Although our search didn’t necessarily give us a list of gutsy replies, we learnt another effective and empowering way to “hollaback” – by sharing our stories with an online community committed to challenging societal attitudes and inspiring others to take creative action. As we recorded our recent harassment stories online we felt ourselves become part of a growing force of women and men insisting that street harassment IS a problem and that we WON’T just walk on and take it any longer.

Over the next few months we took part in workshops run by Hollaback! teams from Birmingham and West Yorkshire. Inspired by their enthusiasm, and at the same time sick of being leered at, groped and shouted at on the streets of the city we live in, we decided to bring the fight against street harassment to Sheffield by setting up our own branch of Hollaback!.

Many months later, we are now focused on getting the word out and preparing for our website launch on the 6 September. Next, we plan to raise awareness about the issue in local schools, youth groups and the city’s universities. We know that street harassment starts depressingly young as all of us remember experiencing the staring, winking and whistling as we walked down the street in our school uniforms. For this reason a big part of Hollaback! is to encourage the use of the phrase “street harassment”, as we think it’s really important for young people to be able to put a name to their negative experiences, so that they don’t fade into just an inevitable part of being a young woman, as they did for us. Only when we have the words to describe our experiences can we really understand them. And once we understand them and have the tools to stand up for ourselves, we can truly believe that we have the right to be who we are.

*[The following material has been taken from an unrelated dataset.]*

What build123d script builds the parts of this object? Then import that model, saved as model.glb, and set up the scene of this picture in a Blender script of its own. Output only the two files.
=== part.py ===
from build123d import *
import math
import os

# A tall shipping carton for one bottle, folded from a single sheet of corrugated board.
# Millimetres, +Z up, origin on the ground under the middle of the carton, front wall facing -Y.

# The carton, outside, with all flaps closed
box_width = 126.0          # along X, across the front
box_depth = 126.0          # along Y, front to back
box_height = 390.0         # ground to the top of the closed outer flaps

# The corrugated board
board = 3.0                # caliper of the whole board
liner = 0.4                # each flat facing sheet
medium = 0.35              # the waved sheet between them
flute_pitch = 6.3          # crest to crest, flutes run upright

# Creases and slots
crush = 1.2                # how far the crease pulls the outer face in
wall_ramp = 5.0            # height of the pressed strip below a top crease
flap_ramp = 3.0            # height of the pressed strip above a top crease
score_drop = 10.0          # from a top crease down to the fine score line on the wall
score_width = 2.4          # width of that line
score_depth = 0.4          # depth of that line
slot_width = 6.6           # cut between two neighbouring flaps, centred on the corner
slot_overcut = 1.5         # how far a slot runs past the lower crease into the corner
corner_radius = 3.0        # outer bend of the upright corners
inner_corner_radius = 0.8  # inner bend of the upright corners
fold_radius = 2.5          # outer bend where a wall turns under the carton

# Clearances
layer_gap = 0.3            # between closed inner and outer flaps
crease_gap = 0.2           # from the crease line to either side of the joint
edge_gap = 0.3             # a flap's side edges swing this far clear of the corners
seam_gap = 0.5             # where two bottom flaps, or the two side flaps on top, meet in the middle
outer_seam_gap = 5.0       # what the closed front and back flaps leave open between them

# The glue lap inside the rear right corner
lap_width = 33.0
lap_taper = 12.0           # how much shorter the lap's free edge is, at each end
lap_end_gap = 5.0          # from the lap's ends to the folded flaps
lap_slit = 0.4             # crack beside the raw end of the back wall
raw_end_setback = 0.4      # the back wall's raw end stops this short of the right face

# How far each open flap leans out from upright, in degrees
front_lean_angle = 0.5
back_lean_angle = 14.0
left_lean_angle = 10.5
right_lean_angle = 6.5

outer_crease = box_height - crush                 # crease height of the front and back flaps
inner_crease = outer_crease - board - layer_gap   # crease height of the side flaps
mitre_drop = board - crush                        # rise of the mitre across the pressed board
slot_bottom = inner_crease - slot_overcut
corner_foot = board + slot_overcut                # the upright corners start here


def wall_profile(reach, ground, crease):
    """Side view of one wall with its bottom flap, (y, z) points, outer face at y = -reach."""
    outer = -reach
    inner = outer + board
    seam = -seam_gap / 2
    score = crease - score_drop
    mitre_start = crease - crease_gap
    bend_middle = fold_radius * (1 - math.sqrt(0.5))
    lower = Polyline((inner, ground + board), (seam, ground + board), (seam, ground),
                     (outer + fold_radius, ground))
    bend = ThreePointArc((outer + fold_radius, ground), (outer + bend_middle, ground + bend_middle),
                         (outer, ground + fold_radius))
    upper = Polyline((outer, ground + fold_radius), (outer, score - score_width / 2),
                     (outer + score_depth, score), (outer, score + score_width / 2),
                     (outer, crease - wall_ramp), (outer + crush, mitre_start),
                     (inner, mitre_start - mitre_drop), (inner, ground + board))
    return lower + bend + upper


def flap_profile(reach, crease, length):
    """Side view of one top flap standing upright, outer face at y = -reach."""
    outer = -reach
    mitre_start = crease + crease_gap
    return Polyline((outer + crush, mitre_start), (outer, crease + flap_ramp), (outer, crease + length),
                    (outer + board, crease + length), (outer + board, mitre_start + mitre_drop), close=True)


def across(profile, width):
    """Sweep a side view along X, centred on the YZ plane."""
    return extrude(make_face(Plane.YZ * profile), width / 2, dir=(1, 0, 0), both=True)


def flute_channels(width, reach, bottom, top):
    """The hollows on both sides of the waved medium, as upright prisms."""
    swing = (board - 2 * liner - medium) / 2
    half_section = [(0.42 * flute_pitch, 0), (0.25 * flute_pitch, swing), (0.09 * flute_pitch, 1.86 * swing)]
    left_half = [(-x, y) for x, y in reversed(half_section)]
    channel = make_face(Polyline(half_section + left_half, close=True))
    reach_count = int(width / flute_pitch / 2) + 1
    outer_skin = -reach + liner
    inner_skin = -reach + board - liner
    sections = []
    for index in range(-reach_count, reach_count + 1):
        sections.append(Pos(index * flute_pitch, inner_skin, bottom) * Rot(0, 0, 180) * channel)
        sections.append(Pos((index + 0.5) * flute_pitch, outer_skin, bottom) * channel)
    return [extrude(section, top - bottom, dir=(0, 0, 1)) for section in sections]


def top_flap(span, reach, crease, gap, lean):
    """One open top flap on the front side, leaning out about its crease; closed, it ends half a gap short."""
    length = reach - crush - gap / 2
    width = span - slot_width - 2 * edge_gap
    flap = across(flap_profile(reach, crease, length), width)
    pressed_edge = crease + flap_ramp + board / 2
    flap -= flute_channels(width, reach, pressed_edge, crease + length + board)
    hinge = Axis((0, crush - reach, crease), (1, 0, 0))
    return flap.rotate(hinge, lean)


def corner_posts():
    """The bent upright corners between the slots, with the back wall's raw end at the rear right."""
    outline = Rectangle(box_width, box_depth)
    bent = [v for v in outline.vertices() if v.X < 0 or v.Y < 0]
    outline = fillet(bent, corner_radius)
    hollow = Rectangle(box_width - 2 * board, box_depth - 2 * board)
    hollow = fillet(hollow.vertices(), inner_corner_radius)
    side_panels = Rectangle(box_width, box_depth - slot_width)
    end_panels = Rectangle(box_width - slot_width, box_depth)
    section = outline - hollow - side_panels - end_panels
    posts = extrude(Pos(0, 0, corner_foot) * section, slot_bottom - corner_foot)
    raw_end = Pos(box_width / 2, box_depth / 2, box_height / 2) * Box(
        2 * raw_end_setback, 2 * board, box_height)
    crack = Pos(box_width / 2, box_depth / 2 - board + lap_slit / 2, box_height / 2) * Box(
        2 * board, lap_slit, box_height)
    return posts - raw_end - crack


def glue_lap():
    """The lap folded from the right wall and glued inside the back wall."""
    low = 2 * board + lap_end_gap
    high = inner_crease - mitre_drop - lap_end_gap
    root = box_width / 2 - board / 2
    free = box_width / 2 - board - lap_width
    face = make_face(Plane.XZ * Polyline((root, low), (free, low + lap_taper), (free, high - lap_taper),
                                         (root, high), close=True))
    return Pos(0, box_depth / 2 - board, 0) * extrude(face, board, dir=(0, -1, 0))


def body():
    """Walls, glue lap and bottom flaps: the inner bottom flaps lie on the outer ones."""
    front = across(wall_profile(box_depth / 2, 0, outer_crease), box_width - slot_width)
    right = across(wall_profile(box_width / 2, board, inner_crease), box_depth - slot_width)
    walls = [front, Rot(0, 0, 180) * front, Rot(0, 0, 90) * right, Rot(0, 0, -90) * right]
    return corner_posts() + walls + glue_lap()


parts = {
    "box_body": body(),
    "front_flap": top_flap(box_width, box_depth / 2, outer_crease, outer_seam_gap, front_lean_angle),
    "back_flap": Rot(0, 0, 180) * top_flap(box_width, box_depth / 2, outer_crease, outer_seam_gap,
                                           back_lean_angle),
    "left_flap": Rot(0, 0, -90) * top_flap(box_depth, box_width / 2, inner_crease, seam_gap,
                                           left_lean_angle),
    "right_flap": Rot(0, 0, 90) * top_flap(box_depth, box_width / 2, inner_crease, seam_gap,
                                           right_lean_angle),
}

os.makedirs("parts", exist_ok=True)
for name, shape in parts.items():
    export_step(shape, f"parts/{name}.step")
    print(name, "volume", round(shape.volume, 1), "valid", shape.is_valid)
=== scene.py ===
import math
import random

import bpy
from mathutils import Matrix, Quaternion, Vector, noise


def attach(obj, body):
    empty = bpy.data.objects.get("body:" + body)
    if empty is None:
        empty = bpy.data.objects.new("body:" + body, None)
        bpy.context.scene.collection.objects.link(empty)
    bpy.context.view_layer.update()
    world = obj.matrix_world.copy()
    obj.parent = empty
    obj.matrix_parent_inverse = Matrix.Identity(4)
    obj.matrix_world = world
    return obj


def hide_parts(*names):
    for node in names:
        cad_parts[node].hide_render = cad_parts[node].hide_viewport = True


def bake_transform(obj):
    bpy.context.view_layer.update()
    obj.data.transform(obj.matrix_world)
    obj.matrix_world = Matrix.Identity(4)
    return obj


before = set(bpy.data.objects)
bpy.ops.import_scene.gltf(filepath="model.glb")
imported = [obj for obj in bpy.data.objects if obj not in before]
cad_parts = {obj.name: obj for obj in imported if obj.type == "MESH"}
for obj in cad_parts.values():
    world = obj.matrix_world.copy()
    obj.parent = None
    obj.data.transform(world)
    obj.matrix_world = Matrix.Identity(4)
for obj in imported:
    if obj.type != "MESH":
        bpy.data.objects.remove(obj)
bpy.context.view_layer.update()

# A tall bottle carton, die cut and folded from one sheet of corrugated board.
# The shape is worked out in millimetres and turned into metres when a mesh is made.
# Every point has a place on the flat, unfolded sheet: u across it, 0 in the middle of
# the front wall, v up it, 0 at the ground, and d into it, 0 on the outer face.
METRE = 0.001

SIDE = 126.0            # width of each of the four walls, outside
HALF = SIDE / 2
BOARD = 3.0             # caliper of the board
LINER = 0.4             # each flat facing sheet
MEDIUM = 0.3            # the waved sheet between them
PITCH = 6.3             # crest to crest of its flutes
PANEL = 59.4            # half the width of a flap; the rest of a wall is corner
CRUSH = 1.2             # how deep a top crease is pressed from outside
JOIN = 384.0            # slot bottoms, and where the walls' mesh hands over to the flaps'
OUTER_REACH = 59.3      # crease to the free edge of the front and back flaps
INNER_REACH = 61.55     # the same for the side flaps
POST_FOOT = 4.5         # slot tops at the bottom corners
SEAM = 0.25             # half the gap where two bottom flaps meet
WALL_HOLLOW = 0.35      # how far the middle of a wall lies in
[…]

We’re celebrating our website launch with music, cake and sharing stories on 7 September with the help of Sheffield LaDIYfest, and running an awareness-raising day on 18 October along with the University of Sheffield’s Women’s Officer, involving a workshop and the creation of a video of students’ experiences. We’d love other passionate people to get involved tackling this problem in a creative way: making patches, mud graffiti, music, comedy, films, comics and storytelling! Ultimately we want to encourage kids, teenagers, local authorities and the people of Sheffield to come together, break the silence and spread the word that street harassment is a problem in Sheffield, a form of violence against women and something that needs to be addressed.

Launch party details here: all welcome!

Check out the website here on 6 September.

Facebook group here, twitter here.

Comments From You

Shadow // Posted 3 September 2012 at 11:34 am

I have a question – who is/are the ones committing sexual harassment? Article doesn’t tell me so I assume it must be women sexually harassing other women!

The term ‘street harassment’ doesn’t inform me who or what are the ones responsible for committing ‘street harassment.’ If we women can’t name the perpetrators then we cannot possibly begin the uphill struggle of challenging males who routinely subject us females to male sexual/physical street harassment.

Same applies with issue of ‘being leered at/groped’ because these terms do not name who are the ones committing these criminal acts against females.

If we are too afraid to name males as the perpetrators this immediately negates very important activist work of holding men and boys accountable for their routine sexual/verbal/physical harassment/threats of male sexual violence against women and girls.

Male Supremacist System works very, very hard to maintain male invisibility with regards to males being the ones 99.9% responsible for committing ‘street harassment against women and girls.’ We must not imitate patriarchal universal language by invisibilising who or what are the ones committing these crimes against women and girls.

Name males as the perpetrators and in doing so we will be naming the problem and thereby enacting activism not hiding male accountability.

Laura // Posted 3 September 2012 at 1:39 pm

Shadow – This is a feminist website. We know men commit street harassment against women. The women who wrote this post are talking about how they’re going to tackle the problem. How about supporting them rather than making out that they’re trying to hide male violence?

Rose // Posted 3 September 2012 at 4:14 pm

I don’t know….

TV seems to like doing documentaries at the moment about females stalking males, and girls pretending to be boys online to form sexual relationships with other girls.

If I mention street harassment around guys, they do tend to either claim it doesn’t exist, or to agree, and tell me how much worse it is for them…. because… err… guys are more likely to be attacked in the street, (by other guys, non-sexual). Yeah.

So, I do think that it is important to state the directional nature of the abuse – remind people that we are talking about a gender relations issue, i.e. a significant number of men not respecting womens human right to use public space without being demeaned.